John Grant‘s life story is not one that you would find in any conventional children’s fairy tale, unless of course it was portrayed within the blood and horror of one by the brothers Grimm. He has suffered greatly at the hands of heartbreak, homophobic discrimination, depression and drug addiction. He may not, on paper, be an easy fit for Deer Shed. But his headlining appearance on Saturday night shows that the festival organisers are stretching the boundaries of their booking policy and their bravery is rewarded by a set that is as compelling as it is uncompromising.
Once the last strains of ‘Happy Birthday’ die down – in recognition of Grant’s 48th on that very day – he roared into ‘Marz’ and took us off on a huge, fabulous journey. Everything about John Grant is big; his physical presence; his magnificent sonorous voice; and the tortured anguish of his songs. We get ‘GMF’, ‘Jesus Hates Faggots’ and ‘Hate This Town’, none of which make any concession to this particular festival crowd. You just have to stand back and admire this huge man from Parker, Colorado.
Sunday arrived relatively becalmed and Rozi Plain captured that mood. She brought a lovely breath of fresh air onto the Lodge Stage at lunchtime with a beautiful clutch of songs – ‘Actually’ and ‘Catch Up’ will linger long in the memory – where intimacy and intrigue rubbed shoulders with an almost child-like wonder.
Seafret comprise singer Jack Sedman and guitarist Harry Draper. They may be more familiar with the coastal paths of the East Riding of Yorkshire but with Sedman’s passing resemblance to a young Art Garfunkel and a voice eerily redolent of Jeff Buckley, this impressive duo’s heart would seem to lie in America.
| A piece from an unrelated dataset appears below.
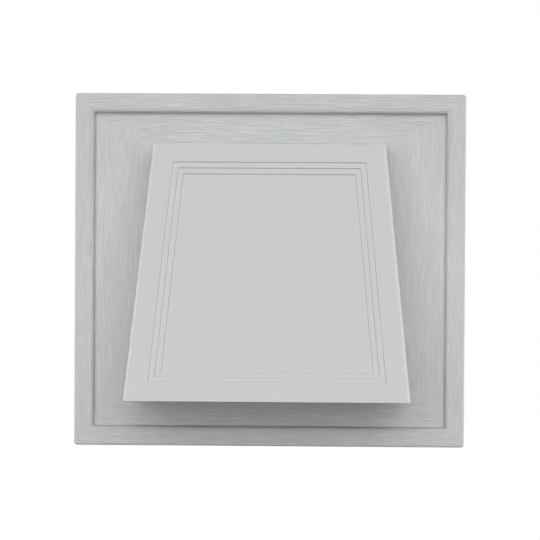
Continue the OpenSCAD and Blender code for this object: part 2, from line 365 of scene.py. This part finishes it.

Their set early Sunday afternoon packed a big emotional punch, something that could just as equally be said about Emmy The Great; she created a most charming and allusive world that stretched way beyond most conventional singer-songwriter narratives.
As the clouds started to gather, and before The Unthanks bade farewell to Deer Shed 6, Ibibio Sound Machine set the place alight. Coming out of London by way of Africa, the eight-piece band proved to be an absolute revelation with a supreme fusion of funky Afro-beats, electronics, horns, disco, gospel and guitar. The Nigerian-British vocalist Eno Williams was a blur of charismatic movement. She radiated immense warmth and with Ibibio Sound Machine charging ever forwards managed to create the most improbable of party atmospheres you could possibly imagine in a wet field in northern England on a Sunday afternoon in July.
During his interview on Saturday, Billy Bragg had spoken knowledgeably about the role of music as a social medium and its ability to bring people together. And it is with this spirit of inclusion that Deer Shed has managed to develop the festival and move it forward making it into the undoubted success that is has become today. Any changes that have been made – for example, in broadening the reach of its musical arm – have been gradual and achieved without losing either the event’s fundamental sense of integrity or sight of its core audience.
The sixth annual Deer Shed Festival was held at Baldersby Park, Topcliffe, North Yorkshire, England from Friday 24th to Sunday 26th July, 2015.